We always take the Skytram from Jasper to Whistlers Mountain to get an even better view of the several mountain ranges in the area. Jasper is the boomerang shape in the center. At an elevation of 1,062 meters or 3,484 feet, it’s located in a valley that has long provided access through the mountains and on to the Pacific coast. A major rail line runs through town carrying a seemingly endless number of shipping containers stacked two-high in specially built rail cars, no doubt coming from China or heading back that way.

I decided to narrow my drawing focus to the turquoise green lakes. Minerals cause the lovely blue green color.


Here we are at the top of Whistlers Mountain, after a ten minute ride on the Skytram. We saw about five hardy souls run off the mountain into the constant air currents—to enjoy the view of the valley while clutching onto their paragliders.

The peaks are still very snowy in mid May. In the very center is the pointy summit of Mount Robson. It is usually cloud covered. The valley is green.


Athabasca Falls are south of Jasper, just off of the Icefields Parkway. The water is such a gorgeous shade of green. And the spray makes a rainbow.

We had lunch on the bench. See the bench?

The Icefields Parkway runs for 232 km or 144 miles from Jasper to Banff. We have traveled it twice, and it’s beautiful. Unfortunately we didn’t have time to do it again on this trip.


Visitors to this rocky beach near the falls pile up the jagged yellow brown rocks into vertical sculptures, often in human form. Our granddaughter built the one in the foreground.

Most Canadians call these cairns inuksuks, an Inuit (native arctic people) word. It was used as a symbol of the 2010 Vancouver Olympics.


Our guest artist, Roxy, drawing from the window in the log cabin.


She was drawing the house next door, very close by, then the enormously high snowy mountain behind the roofline. You can the tiny knob on Whistlers Mountain that is the Skytram restaurant.

Wednesday, April 8, 2015

California and Alberta

Four Easter lilies bloomed, along with some furry African violets.  I drew them as they opened because their beauty is fleeting.


This is a ‘wonder what I should draw’ moment. How about my new rug, my colored pencil set and my orange iPad?  It is a floral pattern so it relates to the sketch above and below.


Drawing the spaces that are not my Easter lily.


Little Tokyo in Los Angeles is a nice place to spend some time.
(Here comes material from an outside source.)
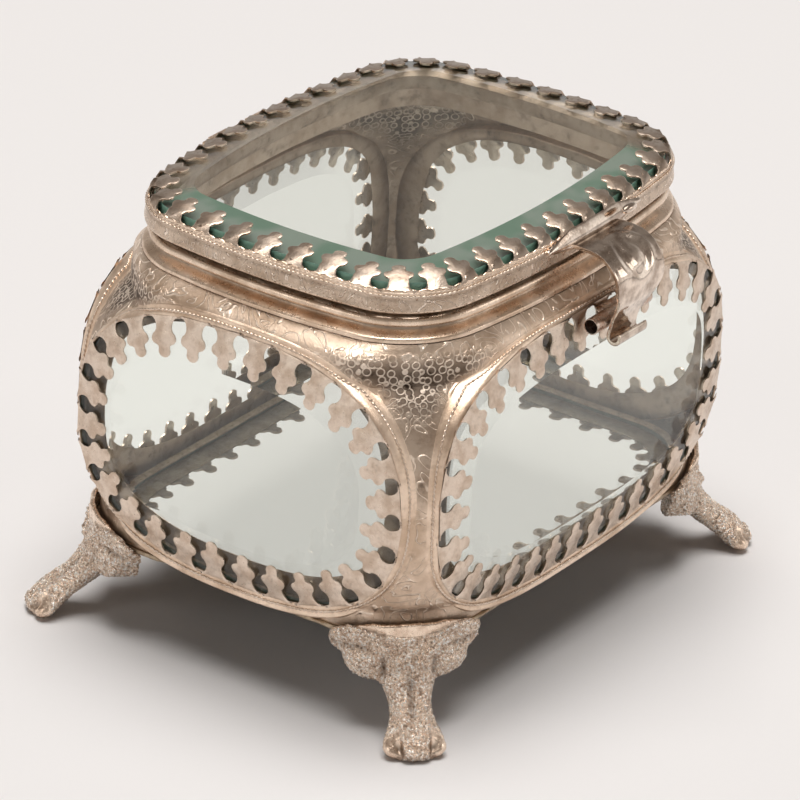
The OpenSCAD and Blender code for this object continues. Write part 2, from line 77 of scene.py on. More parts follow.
# %% Set up the camera
MM = 0.001
AZIMUTH, ELEVATION, TILT = (math.radians(a) for a in (-55.69, 26.61, 2.76))
LENS_PX = 5586.97
PICTURE_PX = 800
EYE = Vector((-0.70888, -0.48327, 0.46382))

back = Vector((math.sin(AZIMUTH) * math.cos(ELEVATION), -math.cos(AZIMUTH) * math.cos(ELEVATION),
               math.sin(ELEVATION)))
right = Vector((math.cos(AZIMUTH), math.sin(AZIMUTH), 0))
up = back.cross(right)
side = math.cos(TILT) * right + math.sin(TILT) * up
top = -math.sin(TILT) * right + math.cos(TILT) * up
turn = Matrix((side, top, back)).transposed().to_4x4()

camera = bpy.data.objects.new("camera", bpy.data.cameras.new("camera"))
camera.data.sensor_width = 36
camera.data.lens = LENS_PX / PICTURE_PX * camera.data.sensor_width
camera.data.clip_start = 0.05
camera.data.clip_end = 20
camera.matrix_world = Matrix.Translation(EYE) @ turn
bpy.context.collection.objects.link(camera)
bpy.context.scene.camera = camera
print("the lens is", round(camera.data.lens, 1), "mm long")

# %% [markdown]
# Helpers
#
# Three kinds of small function save repeating. Some select, shape and join pieces, some add
# shader nodes, and some turn a distance into a soft step or ridge between 0 and 1.

# %% Helpers for pieces
def deselect():
    if bpy.context.object and bpy.context.object.mode != "OBJECT":
        bpy.ops.object.mode_set(mode="OBJECT")
    bpy.ops.object.select_all(action="DESELECT")


def only(piece):
    deselect()
    piece.select_set(True)
    bpy.context.view_layer.objects.active = piece


def start(operator, name, **settings):
    """A new primitive with its name."""
    deselect()
    operator(**settings)
    piece = bpy.context.object
    piece.name = name
    return piece


def edit_all(piece):
    """Open a piece for editing, with all of it selected."""
    only(piece)
    bpy.ops.object.mode_set(mode="EDIT")
    bpy.ops.mesh.select_all(action="SELECT")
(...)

I loved the golden fish on the roof, the blue ceramic tiles on the roof, the sun shades, and the outdoor eating. People watching was entertaining too. The round grey shapes are shadows of paper lanterns.


A few degrees to the right lends a new scene to draw. 


Another slight turn gets me another viewpoint.


Here we have a drawing of approximately the same scene by guest artist, Noelle. Our granddaughter. She used her artistic license to make all the lanterns red.


We went on a hike at a place near Santa Monica called Los Leones. The day was warm, dry, and yet foggy looking down towards the beach and the Pacific Ocean.  I drew one salamander but we saw lots.  We are on the edge of a cliff path looking down on rooftops and at the beach.  The horizon is lost in the sea mist.


After the hike, we spent some time at the sandy beach with large beautiful rocks.


It’s a soft padded sculpture in an indoor playground in Edmonton Canada.  Lots of very young kids scooted around.  I just added one toddler for scale. Our much bigger grandchildren were running around in a four story padded climbing house.